Commit Briefs


Omar Polo

drop `proc' pledge in the main process

unlike the name might suggest, proc_kill() doesn't use kill(2) so proc is not needed.


Omar Polo

drop questionable #warning


Omar Polo

add a privsep crypto engine

Incorporate the OpenSMTPD' privsep crypto engine. The idea behind it is to never load the certificate' private keys in a networked process, instead they are loaded in a separate process (the `crypto' one) which signs payloads on the behalf of the server processes. This way, we greatly reduce the risk of leaking the certificate' private key should the server process be compromised.

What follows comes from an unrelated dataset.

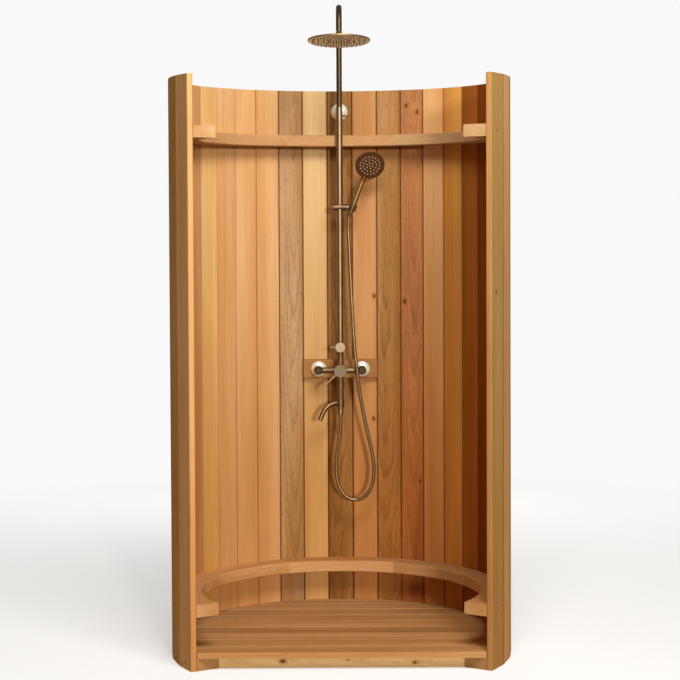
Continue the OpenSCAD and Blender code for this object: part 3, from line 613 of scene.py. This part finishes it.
def threaded_nickel():
    """The supply unions: plain nickel, with a thread on the last of their length behind the wall, whose
    grooves are painted darker as shade.
    """
    f = Finish("threaded_nickel")
    x, y, z = f.split(f.here())
    low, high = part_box("inlet_unions")
    turn = (z - (low.z + high.z) / 2).math("ARCTAN2", x.math("ABSOLUTE") - INLET_X) / (2 * math.pi)
    thread = ((y / THREAD_PITCH + turn).math("FRACT") - 0.5).math("ABSOLUTE") * 2
    start = high.y - THREAD_L
    on_tail = f.smooth(y, start - THREAD_FADE, start + THREAD_FADE)
    cloud = f.clouds(50, 50, 50) - 0.5
    return f.shade(
        Base_Color=f.scaled(linear("C8C4B8"), 1 - on_tail * thread * 0.5 + cloud * 0.15),
        Metallic=1.0,
        Roughness=0.28 + cloud * 0.1,
        Normal=f.bump(on_tail * (1 - thread), 0.0009, 1.0),
    )


def aerator_screen():
    """The spout's aerator: a fine square screen, with the gaps between its wires painted dark as the shade
    behind them.
    """
    f = Finish("aerator_screen")
    x, y = f.split(f.here())[:2]
    wires = [((axis / SCREEN_PITCH).math("FRACT") - 0.5).math("ABSOLUTE") * 2 for axis in (x, y)]
    wire = f.smooth(wires[0].math("MAXIMUM", wires[1]), 0.5, 0.75)
    return f.shade(
        Base_Color=f.mix(wire, linear("3C3C3A"), linear("B4B4AE")),
        Metallic=0.0,
        Roughness=0.5 - wire * 0.12,
        Normal=f.bump(wire, 0.0004, 1.0),
    )


def dress_fittings():
    """The aged brass differs a little from piece to piece, and its brush marks run along each piece."""
    brass = metal("brass_upright", "8A775C", "6A5840", 0.40)
    arm_brass = metal("brass_arm", "56432E", "403020", 0.42)
    spout_brass = metal("brass_spout", "7C6442", "5A482C", 0.44)
    holder_brass = metal("brass_holder", "A08252", "7A6038", 0.45)
    brass_across = metal("brass_across", "785E46", "54402E", 0.46, "X")
    # The mixer lever's pale, less metallic brass is partly painted highlight along the lever.
    pin_brass = metal("pin_brass", "B89870", "967A54", 0.5, "X", metallic=0.75)
    clamp_brass = metal("clamp_pin_brass", "766248", "5A4830", 0.45, "X")
    brass_deep = metal("brass_front_to_back", "6A5D46", "524632", 0.42, "Y")
    knob_brass = metal("slider_knob_brass", "6E4E2E", "503820", 0.42, "Y")
    pale_brass = metal("diverter_brass", "96826A", "7E6A50", 0.42, "Y")
    low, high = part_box("rain_head_body")
    middle, half = (low.y + high.y) / 2, (high.y - low.y) / 2

    def on_bosses(x, y, z):
        return x.math("ABSOLUTE").math("GREATER_THAN", BOSS_X)

    def painted_shade_above_face(x, y, z):
        depth = (y - middle) * math.sin(RAIN_TILT) + (z - low.z) * math.cos(RAIN_TILT)
        return (depth - half * math.sin(RAIN_TILT)).math("GREATER_THAN", RAIN_FACE_T)

    body_brass = metal("mixer_brass", "7E654A", "58442E", 0.50, "X", dark=(on_bosses, "423722"))
    # The rain head's pale face is partly painted light, standing for light on its underside, and its back
    # above the face is painted shade.
    rain_brass_painted_light = metal("rain_head_brass", "CCC298", "AC9C6E", 0.5, "X", dark=(painted_shade_above_face, "7C6844"))
    nickel = metal("nickel", "F0F2E2", "C6C8B4", 0.32, "Z", 0.4, metallic=0.5)
    finishes = {
        brass: ["riser_pipe", "hose_upper_nut", "hose_lower_nut", "hose_outlet"],
        arm_brass: ["overhead_arm", "rain_ball_nut"],
        spout_brass: ["spout"],
        holder_brass: ["handset_holder"],
        brass_across: ["slider_body"],
        pin_brass: ["mixer_lever"],
        clamp_brass: ["arm_clamp_pin"],
        body_brass: ["mixer_body"],
        brass_deep: ["wall_bracket", "mixer_cap", "cartridge_stem"],
        knob_brass: ["slider_knob"],
        pale_brass: ["diverter_knob"],
        rain_brass_painted_light: ["rain_head_body"],
        nickel: ["cover_plates"],
        threaded_nickel(): ["inlet_unions"],
        plated_handset(): ["handset_body"],
        moulded("bronze_face", "4C2806", 0.48, 0.2): ["handset_face"],
        moulded("rain_silicone", "8A7650", 0.55): ["rain_nozzles"],
        moulded("spray_silicone", "D6BC98", 0.55): ["handset_nozzles"],
        moulded("cartridge", "E8E8E2", 0.4): ["mixer_cartridge"],
        aerator_screen(): ["spout_aerator"],
    }
    for finish, nodes in finishes.items():
        for node in nodes:
            dress(node, finish)


def hose_points():
    """Points along the hose's smooth curve, which goes through every point of its route."""
    route = [Vector(p) for p in HOSE_ROUTE]
    points = []
    for k in range(len(route) - 1):
        a, b, c, d = route[max(k - 1, 0)], route[k], route[k + 1], route[min(k + 2, len(route) - 1)]
        for s in range(CURVE_STEPS):
            t = s / CURVE_STEPS
            points.append(0.5 * (2 * b + (c - a) * t + (2 * a - 5 * b + 4 * c - d) * t ** 2
                                 + (3 * b - a - 3 * c + d) * t ** 3))
    return points + [route[-1]]


def evenly(points, gap):
    """The same line with its points a set gap apart."""
    even, left = [points[0]], gap
    for a, b in zip(points, points[1:]):
        run, done = (b - a).length, 0.0
        while run - done >= left:
            done += left
            even.append(a.lerp(b, done / run))
            left = gap
        left -= run - done
    return even


def hose_frames(line):
    """A frame at each point of the hose, which turns no more than the hose's heading does."""
    heading = (line[1] - line[0]).normalized()
    turn = Vector((0, 0, 1)).rotation_difference(heading).to_matrix().to_4x4()
    frames = []
    for k, point in enumerate(line):
        ahead = (line[min(k + 1, len(line) - 1)] - line[max(k - 1, 0)]).normalized()
        turn = heading.rotation_difference(ahead).to_matrix().to_4x4() @ turn
        heading = ahead
        frames.append(Matrix.Translation(point) @ turn)
    return frames


def hose_tube(name, frames, rings):
    """A length of the wound hose with its ends closed: a flat grid, rolled up round the hose's line."""
    steps = len(rings) - 1
    mesh = bmesh.new()
    ridge = mesh.verts.layers.float.new("ridge")
    bmesh.ops.create_grid(mesh, x_segments=steps, y_segments=HOSE_SIDES, size=1.0)
    for vert in mesh.verts:
        k = rings[round((vert.co.x + 1) / 2 * steps)]
        angle = (vert.co.y + 1) * math.pi
        vert[ridge] = RIDGE_RINGS[k % len(RIDGE_RINGS)]
        radius = HOSE_D / 2 - GROOVE_DEPTH * (1 - vert[ridge])
        vert.co = frames[k] @ Vector((radius * math.cos(angle), radius * math.sin(angle), 0))
    bmesh.ops.remove_doubles(mesh, verts=mesh.verts, dist=1e-6)
    bmesh.ops.holes_fill(mesh, edges=[edge for edge in mesh.edges if edge.is_boundary])
    bmesh.ops.recalc_face_normals(mesh, faces=mesh.faces)
    return finished_piece(name, mesh, smooth=True)


def hose_strip_shaded_grooves():
    """The hose's wound brass strip: bright on its ridges, with painted shade darkening the grooves between
    them.
    """
    f = Finish("hose_strip_shaded_grooves")
    crest = f.node("Attribute", {"attribute_name": "ridge"}, (), "Fac")
    cloud = f.clouds(45, 45, 45, 3.0) - 0.5
    tone = f.mix(crest, linear("54422A"), linear("B89C74"))
    return f.shade(Base_Color=f.scaled(tone, 1 + cloud * 0.3), Metallic=1.0, Roughness=0.36 + cloud * 0.2)


def make_hose():
    """The hose in four lengths that follow on. A length whose two ends follow one body goes with that body.
    """
    line = evenly(hose_points(), RIDGE_GAP / len(RIDGE_RINGS))
    frames = hose_frames(line)
    strip = hose_strip_shaded_grooves()
    heights = [point.z for point in line]
    meets = [next(k for k, height in enumerate(heights) if height < meet) for meet in HOSE_MEETS]
    ends = [0, *meets, heights.index(min(heights)), len(line) - 1]
    # Each length's name, the bodies that its lower and its upper end follow, and its nut
    lengths = [
        ("hose_at_handset", "holder", "handset", "hose_upper_nut"),
        ("hose_at_holder", "slider", "holder", None),
        ("hose_fall", "root", "slider", None),
        ("hose_at_outlet", "root", "root", "hose_lower_nut"),
    ]
    for (name, below, above, nut), first, last in zip(lengths, ends, ends[1:]):
        tube = hose_tube(name, frames, range(first, last + 1))
        tube.data.materials.append(strip)
        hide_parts("shower_hose")
        if above == below:
            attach(tube, below)
        else:
            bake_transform(tube)
        path = [tuple(point) for point in line[first:last:len(RIDGE_RINGS)]] + [tuple(line[last])]


def one_screw():
    """The mesh of a screw that points down, with a star-shaped recess in its head."""
    shape = bmesh.new()
    bmesh.ops.create_cone(
        shape, cap_ends=True, segments=SCREW_SIDES, radius1=SCREW_HEAD_R, radius2=SCREW_HEAD_R,
        depth=SCREW_HEAD_T, matrix=Matrix.Translation((0, 0, SCREW_HEAD_T / 2)),
    )
    caps = [face for face in shape.faces if len(face.verts) == SCREW_SIDES]
    under, top = sorted(caps, key=lambda face: face.calc_center_median().z)
    bmesh.ops.inset_region(shape, faces=[under], thickness=SCREW_HEAD_R - SCREW_R, use_even_offset=True)
    drawn = bmesh.ops.extrude_discrete_faces(shape, faces=[under])["faces"][0]
    bmesh.ops.translate(shape, vec=(0, 0, -SCREW_L), verts=list(drawn.verts))
    bmesh.ops.inset_region(shape, faces=[top], thickness=SCREW_HEAD_R - STAR_R, use_even_offset=True)
    for vert in list(top.verts)[1::2]:
        vert.co.xy *= STAR_WAIST
    sunk = bmesh.ops.extrude_discrete_faces(shape, faces=[top])["faces"][0]
    bmesh.ops.translate(shape, vec=(0, 0, -STAR_DEPTH), verts=list(sunk.verts))
    bmesh.ops.recalc_face_normals(shape, faces=shape.faces)
    screw = bpy.data.meshes.new("one_screw")
    shape.to_mesh(screw)
    shape.free()
    return screw


def make_screws():
    """A screw through each stave into each rib, with its head outside."""
    screw = one_screw()
    inwards = Matrix.Rotation(-math.pi / 2, 4, "X")
    mesh = bmesh.new()
    ribs = ("base_rib", "lower_rib", "upper_rib")
    heights = [sum(corner.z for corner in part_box(rib)) / 2 for rib in ribs]
    for k in range(STAVES):
        out = WALL_R * math.cos(stave_step(k) / 2) + STAVE_T - SCREW_RECESS
        for z in heights:
            place = Matrix.Rotation(-stave_turn(k), 4, "Z") @ Matrix.Translation((0, out, z)) @ inwards
            before = len(mesh.verts)
            mesh.from_mesh(screw)
            mesh.verts.ensure_lookup_table()
            bmesh.ops.transform(mesh, matrix=place, verts=mesh.verts[before:])
    bpy.data.meshes.remove(screw)
    screws = finished_piece("star_screws", mesh)
    screws.data.materials.append(moulded("screw_steel", "2E2218", 0.5, 0.6))
    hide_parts("stave_screws")
    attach(screws, "root")


def make_floor():
    """The studio's pale floor. The camera sees it fade into the backdrop."""
    mesh = bmesh.new()
    bmesh.ops.create_circle(mesh, cap_ends=True, segments=96, radius=FLOOR_R)
    floor = finished_piece("floor", mesh)
    f = Finish("pale_floor")
    x, y = f.split(f.here())[:2]
    away = f.smooth((x * x + y * y) ** 0.5, *FLOOR_FADE)
    seen = f.node("LightPath", (), (), "Is Camera Ray")
    pale = f.node("BsdfDiffuse", (), {"Color": linear("D2D0CC")})
    glow = f.node("Emission", (), {"Color": linear("FFFFFF"), "Strength": seen * FLOOR_GLOW})
    lit = f.node("AddShader", (), {0: pale, 1: glow})
    f.show(f.node("MixShader", (), {0: away * seen, 1: lit, 2: f.node("BsdfTransparent")}))
    floor.data.materials.append(f.owner)


def add_lamp(name, kind, energy, place, target, **settings):
    """A lamp that points at its target."""
    data = bpy.data.lights.new(name, kind)
    data.energy = energy
    for key, value in settings.items():
        setattr(data, key, value)
    lamp = bpy.data.objects.new(name, data)
    bpy.context.scene.collection.objects.link(lamp)
    lamp.location = place
    lamp.rotation_euler = (Vector(target) - Vector(place)).to_track_quat("-Z", "Y").to_euler()
    lamp.visible_camera = False


def light_scene():
    """A plain room that gives a soft light. The camera sees it white, and the metal's gloss partly so."""
    scene = bpy.context.scene
    scene.view_settings.view_transform = "Standard"
    scene.world = bpy.data.worlds.new("studio")
    studio = Finish("studio", scene.world)
    glossy, camera, through = (studio.node("LightPath", (), (), f"Is {ray} Ray")
                               for ray in ("Glossy", "Camera", "Transmission"))
    seen = camera.math("MAXIMUM", glossy * GLOSS_SHARE).math("MAXIMUM", through)
    room, backdrop = studio.node("Background", (), ROOM), studio.node("Background", (), BACKDROP)
    studio.show(studio.node("MixShader", (), {0: seen, 1: room, 2: backdrop}), "World")
    sun = Vector((math.sin(SUN_RIGHT), -math.cos(SUN_RIGHT), SUN_UP))
    add_lamp("key", "SUN", 1.65, sun, (0, 0, 0), angle=math.radians(5), color=(1.0, 0.98, 0.94))
    add_lamp("back", "AREA", 35, (0, 3.6, 1.2), (0, 0.5, 0.95), shape="RECTANGLE", size=2.0, size_y=1.6)
    add_lamp("top", "AREA", 105, (0.5, -2.2, 3.2), (0, 0.3, 1.6), shape="RECTANGLE", size=1.6, size_y=1.0)


make_camera()
make_hose()
dress_wall()
dress_floor_and_ribs()
dress_fittings()
make_screws()
make_floor()
light_scene()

This currently compiles only on LibreSSL (portable fix is in the way).


Omar Polo

fix sandbox_server_process

it does the unveil(2)ing based on the first config, which breaks config-reloading.



Omar Polo

rework the daemon to do fork+exec

It uses the 'common' proc.c from various OpenBSD-daemons. gmid grew organically bit by bit and it was also the first place where I tried to implement privsep. It wasn't done very well, in fact the parent process (that retains root privileges) just fork()s a generation of servers, all sharing *exactly* the same address space. No good! Now, we fork() and re-exec() ourselves, so that each process has a fresh address space. Some features (require client ca for example) are temporarly disabled, will be fixed in subsequent commits. The "ge" program is also temporarly disabled as it needs tweaks to do privsep too.



Omar Polo

switch to the more usual log.c


Omar Polo

rename log.[ch] to logger.[ch]


Omar Polo

provide a more usual fatal

fatal usually appends the error string. Add 'fatalx' that doesn't. Fix callers and move the prototypes to log.h



Omar Polo

drop landlock/seccomp and capsicum support

it reached a point where this stuff is not maintenable. I'd like to move forward with gmid, but the restriction of capsicum and the linux environment at large that make landlock unusable (how can you resolve DNS portably when under landlock?) -and don't get me started on seccomp- makes it impossible for me to do any work. So, I prefer removing the crap, resuming working on gmid by cleaning stuff and consolidating the features, improving various things etc... and then eventually see how to introduce some sandboxing again on other systems. Patches to resume sandboxing are, as always, welcome!


Omar Polo

adjust pledge/unveil on OpenBSD

to connect to unix-domain sockets the `unix' pledge is needed and also unveil "w". gmid can't mutate files because it doesn't pledge `wpath' nor `cpath'.


Omar Polo

make the various strings in the config fixed-length

will help in future restructuring to have fixed-size objects.